An Exploration of Thai ESP Teachers’ Self-Efficacy and Sources Concerning Course Development and Instruction

  •  Kanokpoj Khakhai    
  •  Pimsiri Taylor    


Challenges of English for specific purposes (ESP) course development and instruction have still been reported in a number of studies. They could affect ESP teachers’ belief and confidence in their ability to do such tasks. This qualitative case study explores the development of self-efficacy, along with source information concerning challenges in course development and instruction. The study case took place in a Thai university’s institution where eight ESP teachers participated in this exploration. Through multiple interview sessions, they revealed source information and different ways to develop self-efficacy. Findings included that cognitive and enactive mastery experience were the most influential sources derived from their educational background and success in implementing pedagogical elements in their actual practices. Vicarious experience and verbal persuasion appeared to be scant due to the underlying contextual factors related to the institutional policies explored in the case. Physiological and emotional states proved to be less influential and acted as supplementary sources of influence. The current study also highlights the influence of contextual factors’ shaping sources of self-efficacy and the development.
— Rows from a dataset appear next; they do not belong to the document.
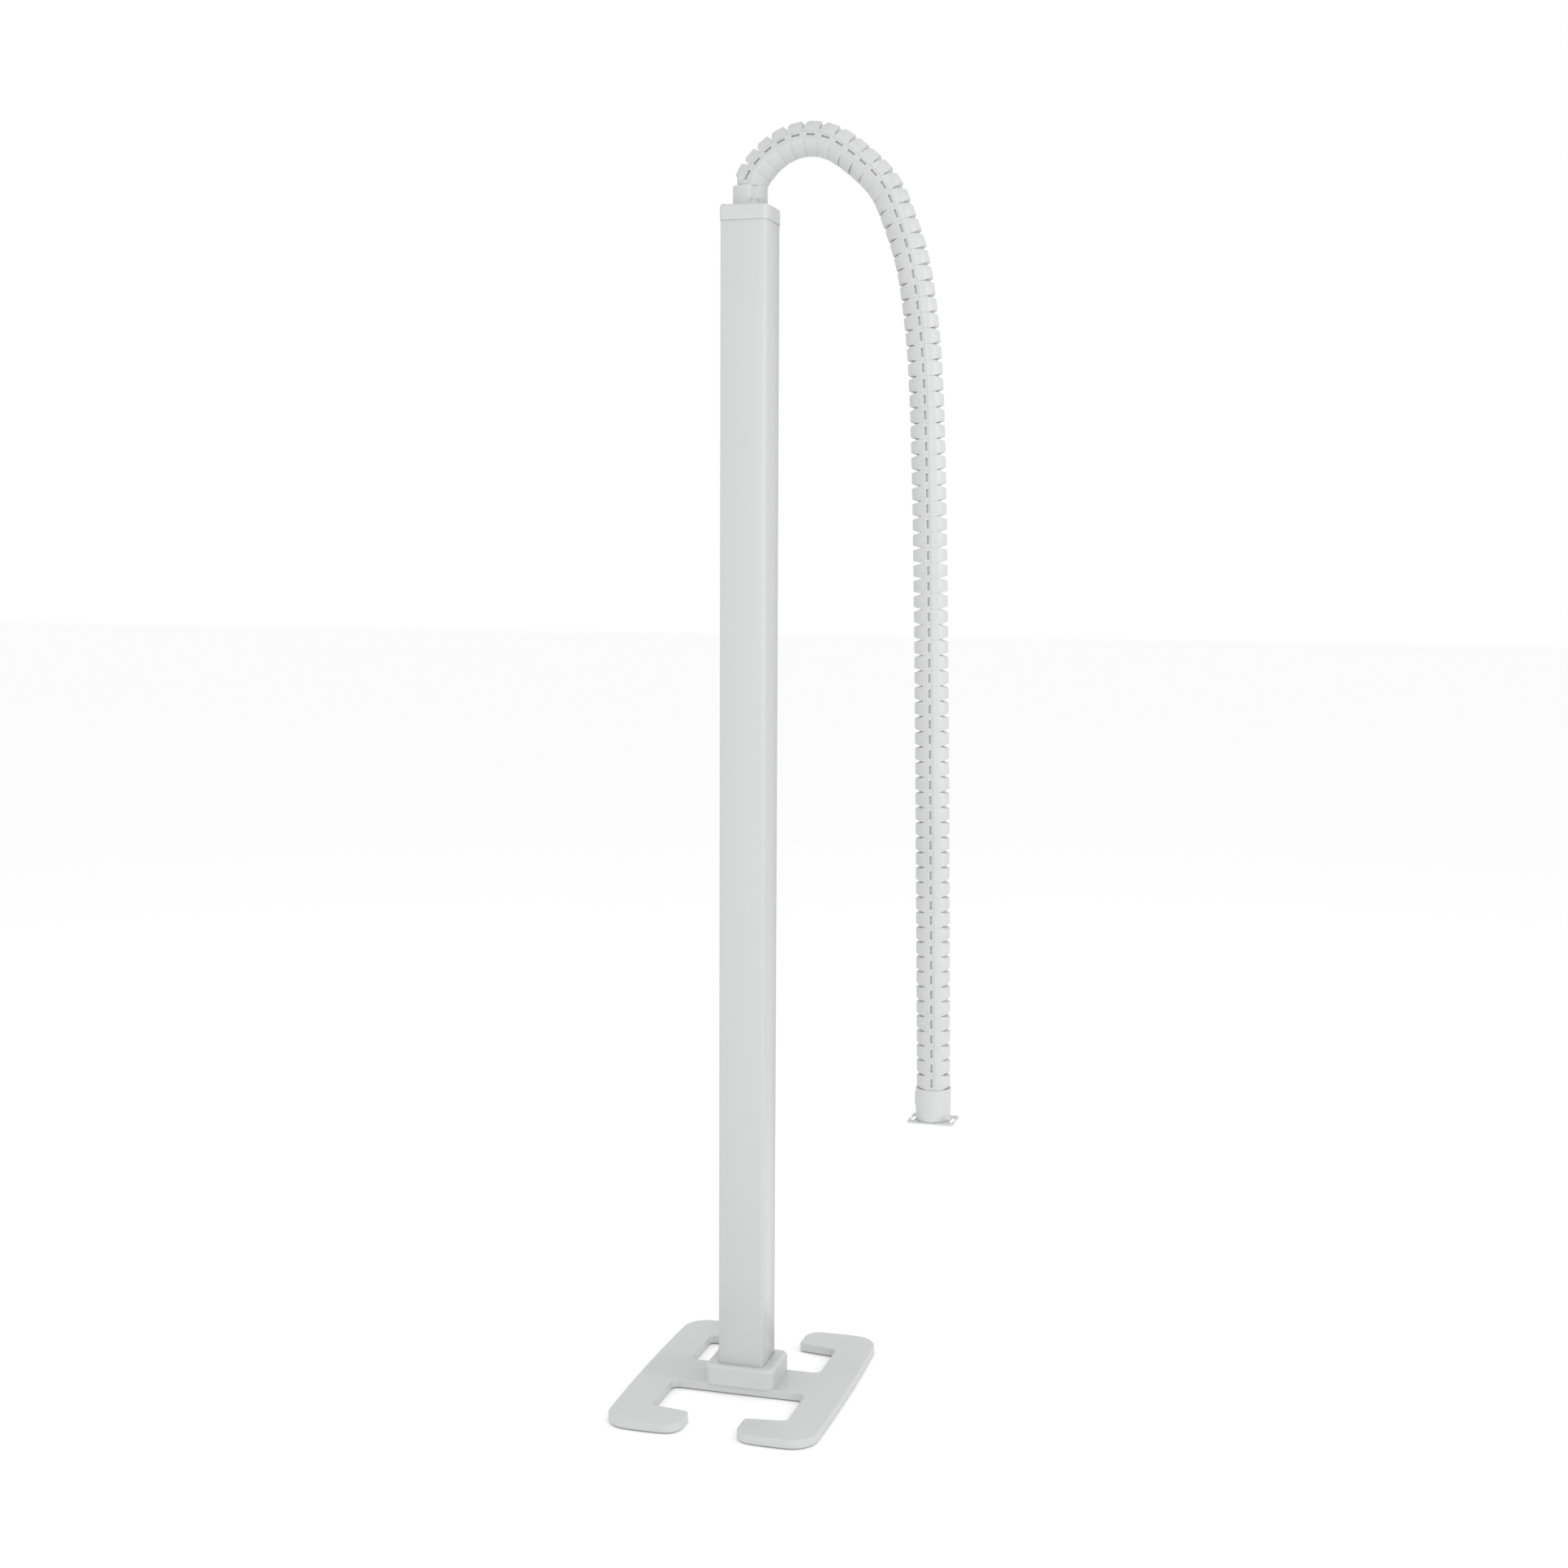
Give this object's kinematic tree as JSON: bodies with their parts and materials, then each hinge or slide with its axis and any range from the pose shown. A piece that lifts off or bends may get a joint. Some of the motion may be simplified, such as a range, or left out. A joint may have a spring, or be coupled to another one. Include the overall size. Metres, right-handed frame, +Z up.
{
  "type": "cable pole",
  "caption": "Free-standing cable pole: H-shaped foot, square hollow pole and a turning cuff with a segmented cable hose that hangs free and ends in a mounting flange.",
  "frame": {"origin": "on the floor, under the middle of the foot and of the pole", "axes": "+Z up; +X towards the side that the hose hangs on; -Y is the front"},
  "size_m": [0.4795, 0.418, 1.8752],
  "materials": {
    "grey_powder_coat": "fine satin powder coat",
    "grey_powder_coat_smooth": "smooth satin coat",
    "grey_plastic": "satin moulded",
    "hose_plastic": "satin moulded",
    "divider_plastic": "extruded",
    "bush_plastic": "smooth",
    "rubber": "matte",
    "aluminium": "machined",
    "zinc_steel": "zinc plated",
    "spring_steel": "oiled",
    "brass": "plain"
  },
  "bodies": {
    "stand": {"foot_plate": "grey_powder_coat", "floor_pads": "rubber", "pole_socket": "grey_powder_coat", "socket_screws": "zinc_steel", "pole_spigot": "aluminium", "spigot_screws": "zinc_steel", "pole_lock_screws": "zinc_steel", "earth_screw": "brass", "earth_washer": "brass", "pole_front": "grey_powder_coat_smooth", "pole_back": "grey_powder_coat_smooth", "pole_back_sill": "grey_powder_coat_smooth", "pole_back_left": "grey_powder_coat_smooth", "pole_back_right": "grey_powder_coat_smooth", "pole_left": "grey_powder_coat_smooth", "pole_right": "grey_powder_coat_smooth", "channel_divider": "divider_plastic", "outlet_grommet": "rubber", "top_cap": "grey_plastic", "cap_screws": "zinc_steel", "swivel_bush": "bush_plastic", "stop_pin": "zinc_steel"},
    "hose": {"swivel_cuff": "grey_plastic", "stop_ring": "bush_plastic", "cuff_circlip": "spring_steel", "upper_coupler": "hose_plastic", "cable_hose": "hose_plastic", "lower_coupler": "hose_plastic", "end_cuff": "grey_plastic"},
    "flange": {"mounting_flange": "grey_plastic", "flange_circlip": "spring_steel"}
  },
  "joints": [
    {"name": "hose_swivel", "type": "hinge", "parent": "stand", "child": "hose", "pos_m": [0, 0, 1.745], "axis": [0, 0, 1], "range_deg": [-160, 160]},
    {"name": "flange_swivel", "type": "hinge", "parent": "hose", "child": "flange", "pos_m": [0.2845, 0, 0.44], "axis": [0, 0, 1], "range_deg": [-170, 170]}
  ]
}
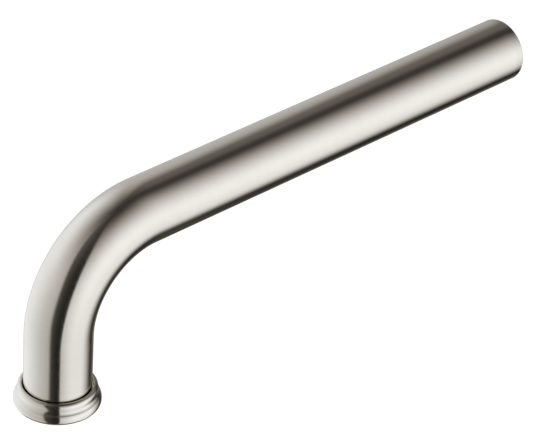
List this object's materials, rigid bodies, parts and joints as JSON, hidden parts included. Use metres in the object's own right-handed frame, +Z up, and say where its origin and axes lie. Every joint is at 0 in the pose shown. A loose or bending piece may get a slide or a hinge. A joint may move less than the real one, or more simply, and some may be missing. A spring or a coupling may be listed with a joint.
{
  "type": "wall mounted bath spout",
  "caption": "Long bent-tube bath spout with a moulded outlet collar and stream straightener, slipped over a threaded wall adapter.",
  "frame": {"origin": "centre of the tube's wall end, on the finished wall", "axes": "+Y into the wall along the straight tube, +Z up, so the spout reaches towards -Y and its outlet points down"},
  "size_m": [0.0366, 0.2773, 0.0903],
  "materials": {
    "brushed_nickel": "satin brushed nickel plate",
    "raw_brass": "turned, unplated",
    "stainless": "plain",
    "black_oxide": "black oxide on steel",
    "black_rubber": "matt",
    "grey_foam": "closed cell foam",
    "white_acetal": "moulded",
    "grey_acetal": "moulded"
  },
  "bodies": {
    "adapter": {"wall_adapter": "raw_brass"},
    "spout": {"spout_tube": "brushed_nickel", "inlet_bushing": "raw_brass", "bushing_o_ring_1": "black_rubber", "bushing_o_ring_2": "black_rubber", "outlet_nipple": "raw_brass", "wall_gasket": "grey_foam"},
    "screw": {"set_screw": "black_oxide"},
    "washer": {"outlet_washer": "black_rubber"},
    "collar": {"outlet_collar": "brushed_nickel", "insert_shell": "white_acetal", "honeycomb_grid": "grey_acetal", "mesh_screen_lower": "stainless", "screen_spacer": "white_acetal", "mesh_screen_upper": "stainless", "diffuser_disc": "white_acetal", "dome_strainer": "stainless", "retaining_ring": "stainless"}
  },
  "joints": [
    {"name": "spout_swivel", "type": "hinge", "parent": "adapter", "child": "spout", "pos_m": [0, 0, 0], "axis": [0, 1, 0], "continuous": true},
    {"name": "set_screw_travel", "type": "slide", "parent": "spout", "child": "screw", "axis": [0, 0, -1], "range_m": [0, 0.003]},
    {"name": "washer_drop", "type": "slide", "parent": "spout", "child": "washer", "axis": [0, 0, -1], "range_m": [0, 0.008]},
    {"name": "collar_turn", "type": "hinge", "parent": "washer", "child": "collar", "pos_m": [0, -0.259, -0.076], "axis": [0, 0, -1], "range_deg": [0, 2880]}
  ],
  "couplings": [
    {"joint": "washer_drop", "follows": "collar_turn", "m_per_rad": 0.00015915}
  ]
}
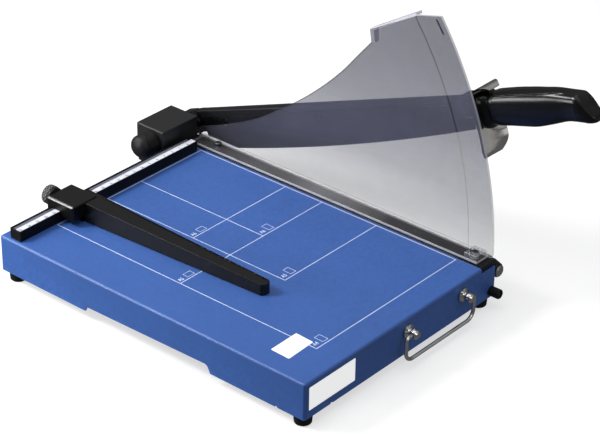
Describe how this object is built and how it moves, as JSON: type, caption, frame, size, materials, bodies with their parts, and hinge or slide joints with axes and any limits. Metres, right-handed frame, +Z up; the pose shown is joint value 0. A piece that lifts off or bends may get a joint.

Indeed, the lack of collaborative practices diminished vicarious experience and verbal persuasion so that individual teachers relied on their knowledge and experience as mastery experience to be efficacious. Research implications focus on policies where collaborative culture development is included. A suggested plan is to employ professional learning communities (PLC) to develop internal collaboration (e.g., sharing knowledge and practices to improve self-efficacy sources and development).